The conversation with non-technical leadership needs to focus on outcomes, not code quality:
- “Our bug rate has tripled while our development output has halved”
- “We can’t integrate with [important partner] without six months of refactoring”
- “We’re vulnerable to security breaches because we can’t patch without breaking things”
- “We’re losing developers to competitors with modern tech stacks”
These are business problems with business impacts. Technical debt is the underlying cause, but you don’t need to make the business case in technical terms.
The Real Cost
Technical debt costs development velocity, reliability, security, talent retention, and innovation capability. For most software-dependent businesses, the total cost is between 20-40% of IT spending—money that buys nothing because it’s just maintaining the status quo against decay.

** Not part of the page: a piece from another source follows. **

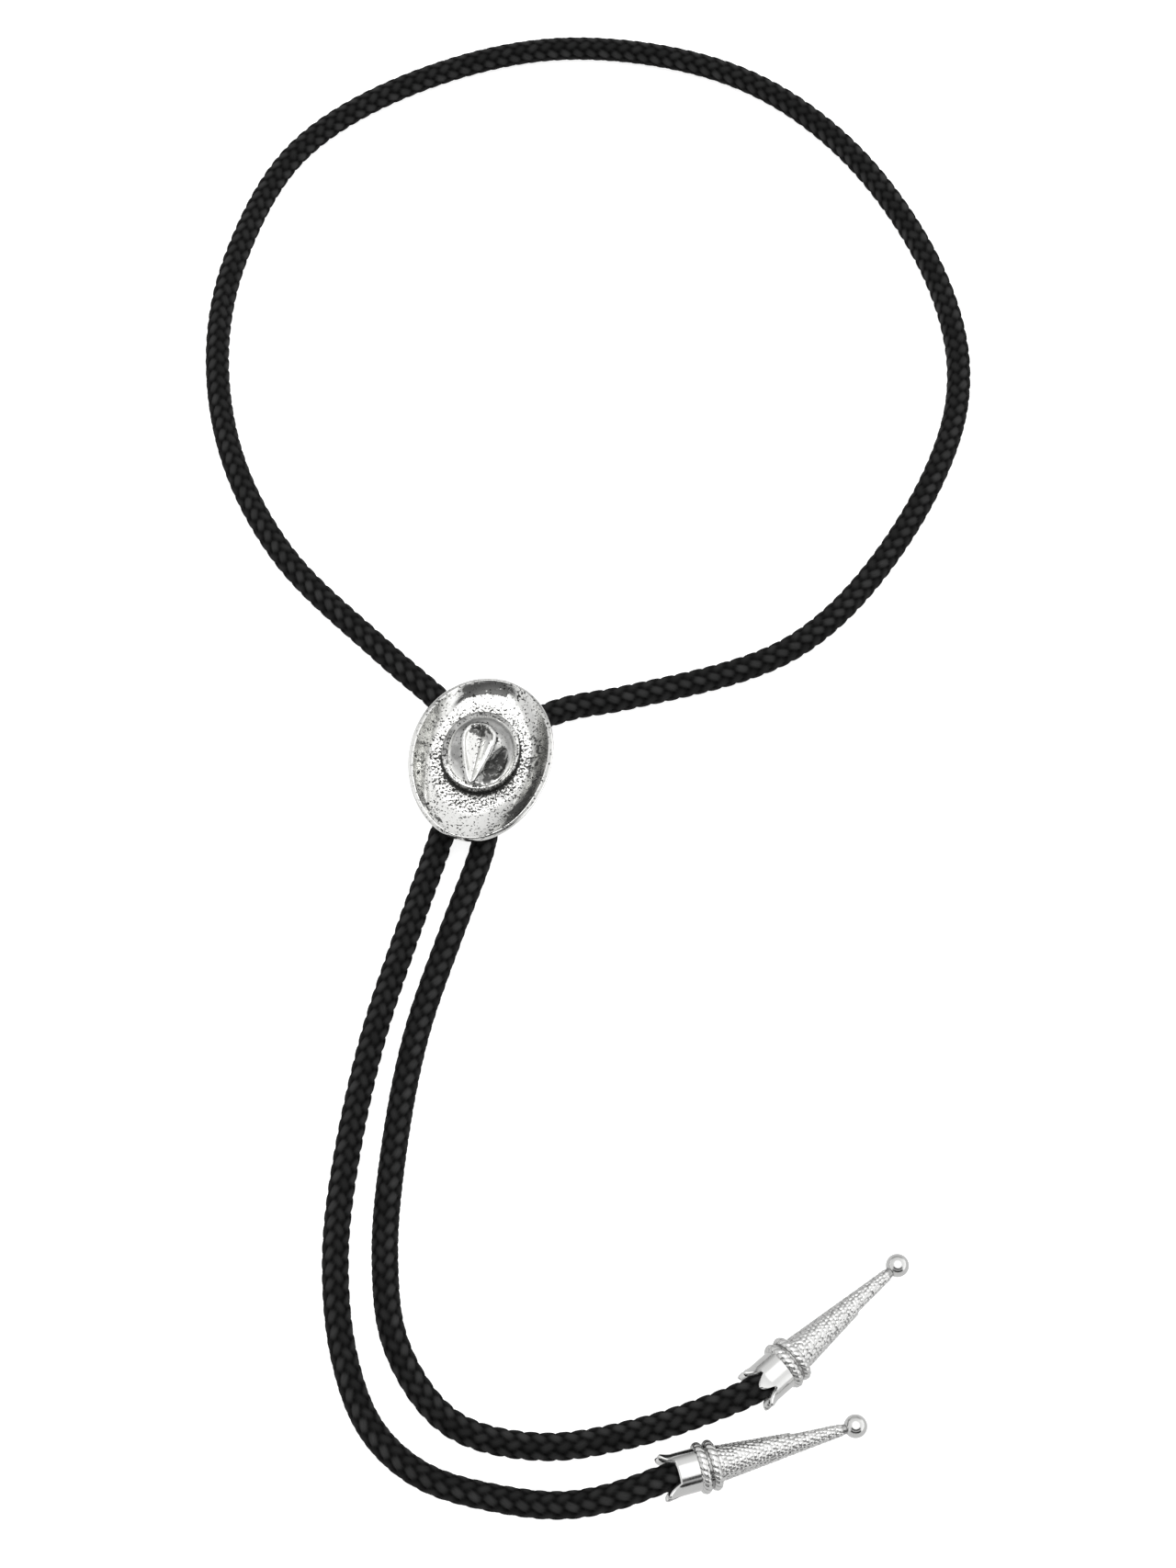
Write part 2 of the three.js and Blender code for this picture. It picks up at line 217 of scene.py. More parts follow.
MOUTH_HEIGHT = RING_RADII[0] + RING_CENTRES[0] * math.sin(TIP_SLOPE)
TIPS = {
    "left_strand_tip": {"mouth": (37.3, -152.5), "heading": 16.3, "roll": 157.0},
    "right_strand_tip": {"mouth": (55.5, -135.6), "heading": 42.1, "roll": -20.0},
}
HELD_DEPTHS = (8.0, 4.6, 1.5)

# The free cord's route, as (x, y, height of its centre)
LEFT_TAIL = [
    (28.5, -155.8, 5.7), (19.0, -157.2, 4.1), (8.0, -156.0, 2.8), (-8.5, -151.4, 2.75),
    (-18.8, -142.4, 2.75), (-24.8, -127.5, 2.75), (-27.2, -107.0, 2.75), (-25.6, -86.0, 2.75),
    (-21.1, -60.6, 2.75), (-14.9, -38.2, 2.75), (-8.8, -18.0, 2.8),
]
NECK_LOOP = [
    (-3.7, 9.9, 3.3), (-7.2, 15.6, 2.8), (-21.2, 29.2, 2.75), (-44.3, 53.7, 2.75),
    (-57.3, 79.7, 2.75), (-62.2, 109.0, 2.75), (-58.9, 136.0, 2.75), (-46.0, 165.4, 2.75),
    (-20.0, 185.4, 2.75), (17.0, 196.3, 2.75), (57.5, 188.6, 2.75), (84.5, 166.6, 2.75),
    (104.8, 127.5, 2.75), (107.6, 95.0, 2.75), (92.0, 57.5, 2.75), (67.7, 30.5, 2.75),
    (31.0, 18.2, 2.75), (18.8, 15.7, 2.8), (9.6, 10.9, 3.3),
]
RIGHT_TAIL = [
    (0.8, -18.0, 2.8), (-5.2, -36.5, 2.75), (-12.2, -60.0, 2.75), (-16.1, -84.7, 2.75),
    (-17.3, -107.8, 2.75), (-14.4, -126.0, 2.75), (-3.5, -141.0, 2.75), (14.0, -145.6, 2.75),
    (32.0, -143.0, 2.9), (47.9, -138.4, 5.4),
]


def linear(hex_colour):
    """Linear RGBA of an sRGB hex colour."""
    channels = [int(hex_colour[i:i + 2], 16) / 255 for i in (1, 3, 5)]
    return tuple(c / 12.92 if c <= 0.04045 else ((c + 0.055) / 1.055) ** 2.4 for c in channels) + (1.0,)


def smooth_step(low, high, value):
    share = np.clip((value - low) / (high - low), 0.0, 1.0)
    return share * share * (3 - 2 * share)


# Camera


def add_camera():
    data = bpy.data.cameras.new("camera")
    data.sensor_fit = "VERTICAL"
    data.sensor_height = SENSOR_HEIGHT
    data.lens = CAMERA_LENS
    data.clip_start = CAMERA_NEAR * MM
    camera = bpy.data.objects.new("camera", data)
    bpy.context.collection.objects.link(camera)
    aim = Vector(CAMERA_AIM) * MM
    back = Vector((0, -math.cos(CAMERA_ELEVATION), math.sin(CAMERA_ELEVATION)))
    camera.location = aim + back * CAMERA_DISTANCE * MM
    camera.rotation_euler = (aim - camera.location).to_track_quat("-Z", "Y").to_euler()
    bpy.context.scene.camera = camera


# Cord


def tip_placement(name):
    """Matrix that takes a tip from its own axis, along X, to where it lies."""
    tip = TIPS[name]
    turn = (
        Matrix.Rotation(math.radians(tip["heading"]), 4, "Z")
        @ Matrix.Rotation(TIP_SLOPE, 4, "Y")
        @ Matrix.Rotation(math.radians(tip["roll"]), 4, "X")
    )
    return Matrix.Translation(Vector((*tip["mouth"], MOUTH_HEIGHT)) * MM) @ turn


def route_points():
    """The cord's whole route in millimetres, from the left tip to the right one."""
    def in_tip(name):
        return [tip_placement(name) @ Vector((depth * MM, 0, 0)) / MM for depth in HELD_DEPTHS]

    def in_channel(side):
        turn = Matrix.Rotation(HAT_TURN, 4, "Z")
        return [turn @ Vector((side * CHANNEL_HALF_SPACING, y, CHANNEL_HEIGHT)) for y in CLIP_PLACES]

    points = in_tip("left_strand_tip") + LEFT_TAIL + in_channel(-1) + NECK_LOOP
    points += in_channel(1)[::-1] + RIGHT_TAIL + in_tip("right_strand_tip")[::-1]
    return np.array([tuple(point) for point in points])


def smooth_curve(points, steps):
    """Points on one smooth curve through all the given points."""
    ends = (2 * points[0] - points[1], 2 * points[-1] - points[-2])
    padded = np.vstack([ends[0], points, ends[1]])
    shares = np.linspace(0, 1, steps, endpoint=False)[:, None]
    stretches = []
    for before, start, end, after in zip(padded, padded[1:], padded[2:], padded[3:]):
        gaps = [math.sqrt(np.linalg.norm(b - a)) for a, b in ((before, start), (start, end), (end, after))]
        leave = ((start - before) / gaps[0] - (end - before) / (gaps[0] + gaps[1])) * gaps[1] + end - start
        arrive = ((after - end) / gaps[2] - (after - start) / (gaps[1] + gaps[2])) * gaps[1] + end - start
        stretches.append(
            (2 * shares**3 - 3 * shares**2 + 1) * start
            + (shares**3 - 2 * shares**2 + shares) * leave
            + (3 * shares**2 - 2 * shares**3) * end
            + (shares**3 - shares**2) * arrive
        )
    return np.vstack([*stretches, points[-1:]])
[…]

That’s not a precise number and varies widely, but it gives a sense of magnitude. If you’re spending $2 million annually on development and operations, technical debt might be costing you $400,000-800,000 in reduced effectiveness.

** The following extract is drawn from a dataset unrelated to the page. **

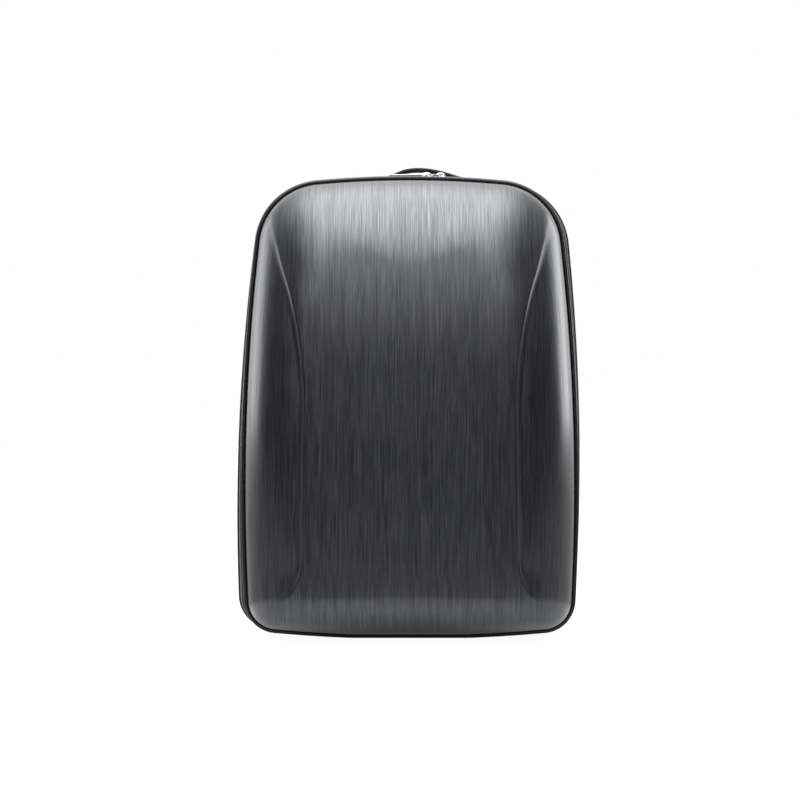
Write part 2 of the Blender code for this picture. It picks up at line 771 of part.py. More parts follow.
def build_pull(name, x, yaw_deg):
    """Pull whose cross-bar lies under the bridge: its axis is the cross-bar's middle line."""
    seat, along_x, across_x, up = slider_frame(x)
    axis = seat + up * (GAP + PULL_THICK / 2)
    yaw = math.radians(yaw_deg)
    flat = across_x * math.sin(yaw) - along_x * math.cos(yaw)
    across = along_x * math.sin(yaw) + across_x * math.cos(yaw)
    rise = resting_rise(axis, flat, across, up)
    along = flat * math.cos(rise) + up * math.sin(rise)
    out = across.cross(along)
    bar = PULL_BAR / 2
    eye = PULL_EYE_WIDTH / 2
    tab = PULL_TAB_WIDTH / 2
    full = eye + PULL_BAR
    eye_end = bar + PULL_EYE_LENGTH
    us = (-bar, bar, eye_end, eye_end + PULL_BAR, eye_end + 3.5 * PULL_BAR, PULL_LENGTH - tab, PULL_LENGTH)
    vs = (
        (-full, -eye, eye, full),
        (-full, -eye, eye, full),
        (-full, -eye, eye, full),
        (-0.9 * full, -0.6 * eye, 0.6 * eye, 0.9 * full),
        (-tab, -0.4 * tab, 0.4 * tab, tab),
        (-tab, -0.4 * tab, 0.4 * tab, tab),
        (-0.6 * tab, -0.3 * tab, 0.3 * tab, 0.6 * tab),
    )

    def place(u, v, w):
        return axis + along * u + across * v + out * w

    bm = windowed_plate(us, vs, {(1, 1)}, PULL_THICK, place)
    return add_piece(name, bm, "zip_metal", axis)


def strap_path(hand):
    """Middle line of a shoulder strap, from its sewn top to its lower end."""
    path = []
    for down, out, bow, _, thick in STRAP_ROWS:
        x = hand * mix(STRAP_TOP_X, STRAP_END_X, out)
        z = mix(STRAP_TOP_Z, STRAP_END_Z, down)
        on_case = CASE_BACK_Y + GAP + thick * STRAP_THICK / 2
        bowed = PAD_BACK_Y + STRAP_BOW + STRAP_THICK / 2
        path.append(Vector((x, mix(on_case, bowed, bow) - MIDDLE_Y, z)))
    return path


def strap_section(i):
    """Eight-sided section of the padded strap at one row."""
    _, _, _, width, thick = STRAP_ROWS[i]
    a = width * STRAP_WIDTH / 2
    b = thick * STRAP_THICK / 2
    c = min(STRAP_CORNER, 0.6 * b)
    return ((-a + c, -b), (a - c, -b), (a, -b + c), (a, b - c),
            (a - c, b), (-a + c, b), (-a, b - c), (-a, -b + c))


def lock_frame(hand):
    """Origin at the strap's end and the directions along, across and out of its webbing."""
    path = strap_path(hand)
    end = path[-1]
    lying = CASE_BACK_Y + GAP + WEBBING_THICK / 2 - MIDDLE_Y
    anchor = Vector((hand * ANCHOR_X, lying, ANCHOR_Z))
    along = (end - path[-2]).normalized()
    out = Vector((1.0, 0.0, 0.0)).cross(along).normalized()
    across = out.cross(along)
    return end, along, across, out, anchor


def fold_profile(start, end, high, chamfer):
    """Corners of a webbing loop seen from its side, its far corners cut."""
    return ((start, high), (end - chamfer, high), (end, high - chamfer),
            (end, -high + chamfer), (end - chamfer, -high), (start, -high))


def build_strap(side, hand):
    """Padded strap with its loop, ladder lock and lower webbing."""
    path = strap_path(hand)
    end, along, across, out, anchor = lock_frame(hand)
    bm = ribbon(path, Vector((1.0, 0.0, 0.0)), strap_section)
    add_piece("shoulder_strap_" + side, bm, "webbing")

    half = WEBBING_THICK / 2
    clear = GAP + half
    top = 0.012
    bar_high = LOCK_THICK / 2

    def spot(a, h):
        return end + along * a + out * h

    start = GAP
    end_a = top + LOCK_BAR + GAP
    profile_out = fold_profile(start, end_a + WEBBING_THICK, bar_high + GAP + WEBBING_THICK, 0.001)
    profile_in = fold_profile(start + WEBBING_THICK, end_a, bar_high + GAP, 0.5 * GAP)
    rings = []
    wide = WEBBING_WIDTH / 2
    for points, reach in ((profile_out, -wide), (profile_out, wide), (profile_in, wide), (profile_in, -wide)):
        rings.append([spot(a, h) + across * reach for a, h in points])
    add_piece("lock_loop_" + side, loft(rings, closed=True), "webbing")

    us = [top]
    for step in (LOCK_BAR, LOCK_SLOT, LOCK_BAR, LOCK_SLOT, LOCK_BAR):
        us.append(us[-1] + step)
    rail = LOCK_WIDTH / 2
    slot_half = WEBBING_WIDTH / 2 + 3.0 * GAP
    vs = [(-rail, -slot_half, slot_half, rail)] * len(us)

    def place(u, v, w):
        return end + along * u + across * v + out * w

    bm = windowed_plate(us, vs, {(1, 1), (3, 1)}, LOCK_THICK, place)
    add_piece("ladder_lock_" + side, bm, "lock_plastic")

    below = -(bar_high + clear)
    lower = below - WEBBING_THICK - GAP
    up_a = us[2] - clear
    down_b = us[3] + clear
    tail = us[5] + 0.004
    legs = [spot(down_b, -below), spot(down_b, below), spot(tail, below)]
    tail_end = spot(tail + TAIL_LENGTH, below)
    path = [tail_end, legs[2], legs[1], legs[0], spot(up_a, -below), spot(up_a, lower)]
    path += [spot(tail, lower)]
    lifted = anchor + Vector((0.0, ANCHOR_LIFT, 0.0))
    seated = anchor - Vector((0.0, 0.0, ANCHOR_TAB / 3))
    path += [lifted, seated, anchor - Vector((0.0, 0.0, ANCHOR_TAB))]
    bm = ribbon(path, across, strip_section(WEBBING_WIDTH, WEBBING_THICK))
    add_piece("strap_webbing_" + side, bm, "webbing")


def main():
    """Build every piece in an empty scene."""
    for item in list(bpy.data.objects):
        bpy.data.objects.remove(item, do_unlink=True)
    build_shell()
    piping_piece("front_piping", 0.0)
    build_zip_band()
    piping_piece("rear_piping", REAR_PIPING_Y)
    build_case()
    build_back_panel()
    build_handle()
    build_slider("zip_slider_left", SLIDER_LEFT_X)
    build_slider("zip_slider_right", SLIDER_RIGHT_X)
    build_pull("zip_pull_left", SLIDER_LEFT_X, 0.0)
    build_pull("zip_pull_right", SLIDER_RIGHT_X, PULL_RIGHT_YAW_DEG)
    build_strap("left", -1)
    build_strap("right", 1)


main()
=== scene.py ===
"""Hard shell backpack: the finished look of each of its pieces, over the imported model."""
import math

import bmesh
import bpy
from bpy.props import FloatProperty, FloatVectorProperty, IntProperty, PointerProperty
from mathutils import Matrix, Vector, noise


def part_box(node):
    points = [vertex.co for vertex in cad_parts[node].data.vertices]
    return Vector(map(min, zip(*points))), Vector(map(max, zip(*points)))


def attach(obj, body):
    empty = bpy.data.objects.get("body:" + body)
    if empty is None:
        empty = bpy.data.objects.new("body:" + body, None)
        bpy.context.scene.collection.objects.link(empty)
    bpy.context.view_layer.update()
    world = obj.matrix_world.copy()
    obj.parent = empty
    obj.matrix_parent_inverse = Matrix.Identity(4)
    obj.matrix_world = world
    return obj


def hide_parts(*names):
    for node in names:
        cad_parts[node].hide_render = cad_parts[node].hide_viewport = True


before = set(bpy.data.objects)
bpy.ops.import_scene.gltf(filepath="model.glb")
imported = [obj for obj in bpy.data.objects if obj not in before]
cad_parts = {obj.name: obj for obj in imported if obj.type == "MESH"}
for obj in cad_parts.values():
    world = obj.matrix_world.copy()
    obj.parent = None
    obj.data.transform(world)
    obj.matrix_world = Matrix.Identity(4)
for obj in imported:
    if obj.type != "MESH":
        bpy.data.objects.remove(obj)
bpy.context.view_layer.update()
RIM_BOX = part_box("front_piping")
HINGE_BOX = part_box("bottom_hinge")

bl_info = {
    "name": "Hard Shell Backpack",
    "version": (1, 0, 0),
    "blender": (4, 5, 0),
    "location": "View3D > Sidebar > Backpack",
    "description": "Builds the finished look of a hard shell backpack over its packed model",
    "category": "Object",
}

TAU = 2.0 * math.pi

# Points along the five arcs of half the outline, from the bottom middle to the top middle
FINE_ARCS = (22, 16, 76, 22, 24)
COARSE_ARCS = (14, 10, 44, 14, 14)

# Crease beside the centre panel: share of the height, share of the half width
CREASE = (
    (0.000, 0.900),
    (0.060, 0.815),
    (0.089, 0.730),
    (0.106, 0.683),
    (0.127, 0.652),
    (0.159, 0.626),
    (0.199, 0.617),
    (0.263, 0.617),
    (0.348, 0.614),
    (0.431, 0.610),
    (0.515, 0.606),
    (0.599, 0.620),
    (0.661, 0.643),
    (0.704, 0.666),
    (0.745, 0.693),
    (0.788, 0.730),
    (0.822, 0.756),
    (0.854, 0.779),
    (0.886, 0.812),
    (0.933, 0.848),
    (1.000, 0.895),
)

# Where the scoops beside the centre panel fade in and out: shares of the height
SCOOP_FOOT = (0.080, 0.165)
SCOOP_HEAD = (0.700, 0.940)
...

The companies that manage technical debt well build it into their development culture. They accept that some percentage of engineering time goes to keeping systems healthy, and they don’t see this as waste—it’s essential maintenance.
The companies that struggle treat technical debt as something that shouldn’t exist and don’t allocate resources to address it. They get buried under accumulating problems until either they’re forced to do a massive remediation effort or they lose competitive position to faster-moving rivals.

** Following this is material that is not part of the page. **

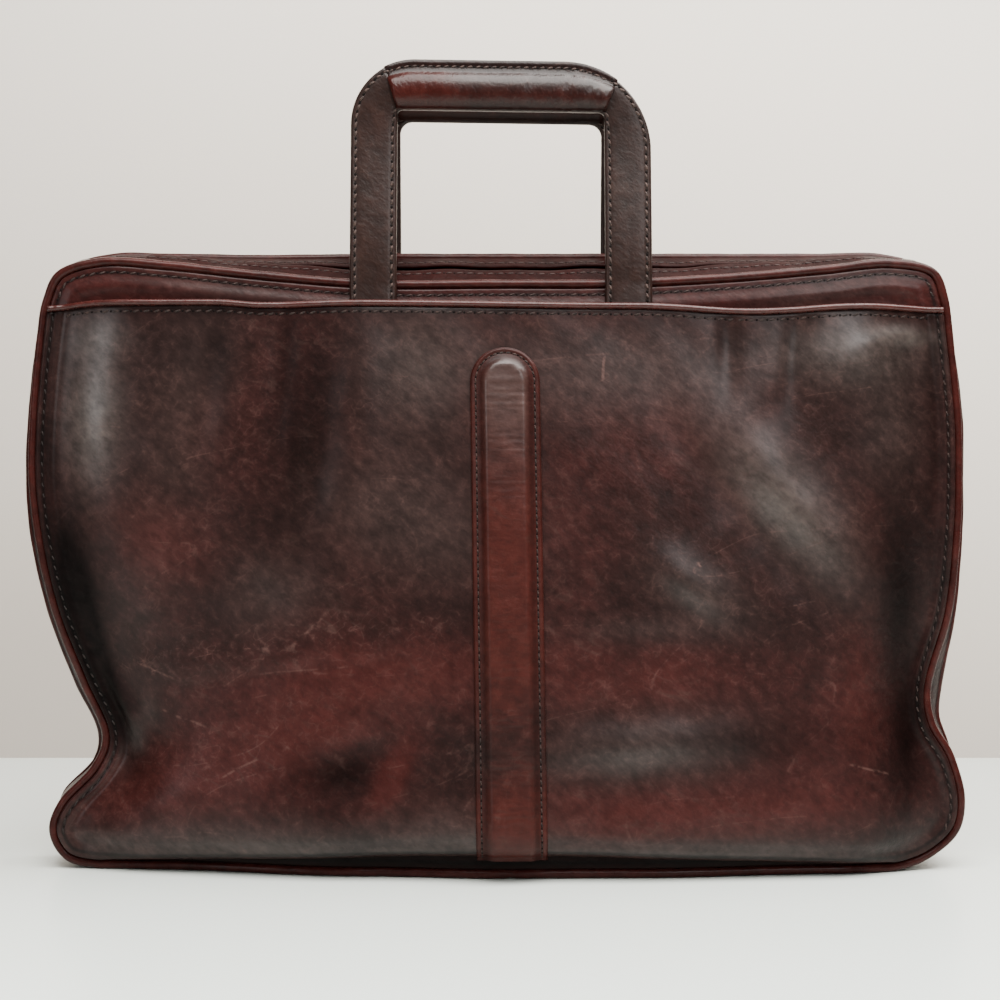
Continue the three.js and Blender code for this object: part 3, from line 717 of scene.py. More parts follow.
place = np.linspace(GUSSET_START, GUSSET_END, 560)
front, length, along_bridge, outward = bridge(place)
across = np.linspace(0, 1, 25)
near_end = np.minimum(place - GUSSET_START, GUSSET_END - place)
fold = SIDE_FOLD * eased((front[:, 2] - 18) / 70) * eased(near_end / 2)
run = SEAM_INSET + (length - 2 * SEAM_INSET) * across
drop = (PIPING - WALL / 2) * eased(np.minimum(across, 1 - across) / 0.12)
bulge = np.sin(math.pi * across)
crimp = 0.35 * np.sin(place[:, None] * 9 + 3 * across) * bulge * eased((front[:, 2:] - 25) / 40)
out = drop - fold[:, None] * bulge + crimp
middle = front[:, None] + along_bridge[:, None] * run[..., None]
layers = [middle + outward[:, None] * (out + thick)[..., None] for thick in (WALL / 2, -WALL / 2)]
make_piece("side_gusset", *closed_sheet(*layers), gusset_leather, "dark_leather", ["gusset"])


# Piping: a cord wrapped in a thin strip of redder leather, sewn in all round each panel.
# The strip's ends meet under the base, near the middle.
piping_leather = leather_finish(
    "piping_leather", (0.01, 0.0036, 0.0032), (0.035, 0.0066, 0.0054), (0.07, 0.03, 0.025),
    roughness=0.28, shine=1.18, coat=0.04, redness=0.6, grain=0.7, scuff=1.3,
)
PIPING_JOINT = 6


def make_piping(name, side, node):
    count, sides = 860, 12
    place = np.arange(count) / count * ALL_ROUND
    middle, outward = piping_line(side, place)
    along = np.roll(middle, -1, axis=0) - np.roll(middle, 1, axis=0)
    along /= np.linalg.norm(along, axis=1, keepdims=True)
    out = np.stack([outward[:, 0], np.zeros(count), outward[:, 1]], -1)
    depth = np.cross(along, out)
    depth /= np.linalg.norm(depth, axis=1, keepdims=True)
    run = np.cumsum(np.linalg.norm(np.roll(middle, -1, axis=0) - middle, axis=1))
    thick = PIPING + 0.05 * np.sin(run / 7.3) + 0.05 * np.sin(run / 3.1 + 1)
    thick -= 0.5 * hump(middle[:, 0] - PIPING_JOINT, 0.9) * (middle[:, 2] < 10)
    turn = np.linspace(0, 2 * math.pi, sides, endpoint=False)
    ring = out[:, None] * np.cos(turn)[:, None] + depth[:, None] * np.sin(turn)[:, None]
    rings = middle[:, None] + ring * thick[:, None, None]
    make_piece(name, *tube(rings, True), piping_leather, "piping", [node])


make_piping("front_piping", FRONT, "piping_front")
make_piping("back_piping", BACK, "piping_back")


# Strips beside the mouth: two narrow bands of leather, one sewn to the top edge of each wall, painted
# darker as shade of the mouth. They stand a little open, so the mouth shows as a dark gap.
shaded_strip_leather = leather_finish(
    "shaded_strip_leather", (0.0042, 0.0014, 0.0013), (0.0135, 0.0026, 0.0022), (0.026, 0.009, 0.0075),
    redness=0.7, roughness=0.4, shine=1.1, coat=0.0,
)
STRIP_RUN = 8


def make_strip(name, side, lift, node):
    count, columns, sewn = 240, 10, 6
    place = np.linspace(GUSSET_END + 0.02, GUSSET_START + ALL_ROUND - 0.02, count)
    front, length, along, _ = bridge(place)
    upward = np.stack([np.zeros(len(place)), -along[:, 2], along[:, 1]], -1)
    upward /= np.linalg.norm(upward, axis=1, keepdims=True)
    share = np.linspace(0, 1, columns)
    at = np.arange(count)
    near_end = eased(np.minimum(at, count - 1 - at) / 36)
    run = SEAM_INSET + share * STRIP_RUN
    run = length - run if side == BACK else np.broadcast_to(run, (count, columns))
    wander = 0.35 * np.sin(place * 5.1) + 0.25 * np.sin(place * 11.3)
    rise = lift * share * near_end[:, None] + share * (wander * near_end)[:, None]
    middle = front[:, None] + along[:, None] * run[..., None]
    layers = [middle + upward[:, None] * (rise + thick)[..., None] for thick in (0.95, -0.95)]
    make_piece(name, *closed_sheet(*layers), shaded_strip_leather, "dark_leather", [node])
    sew(name + "_stitches", [(layers[0][6:-6, sewn], upward[6:-6])], width=0.9)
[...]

Technical debt is not a moral failing. It’s a natural result of building software under real-world constraints. The question isn’t whether you’ll have technical debt but whether you’ll manage it or let it manage you.
Ignoring it is always more expensive than addressing it. The challenge is that the costs of ignoring it are diffuse and gradual, while the costs of fixing it are concentrated and immediate. But mathematically, the trade-off is clear.
Pay down your technical debt incrementally, or pay much more to fix it in crisis mode later. Those are the options. Choose accordingly.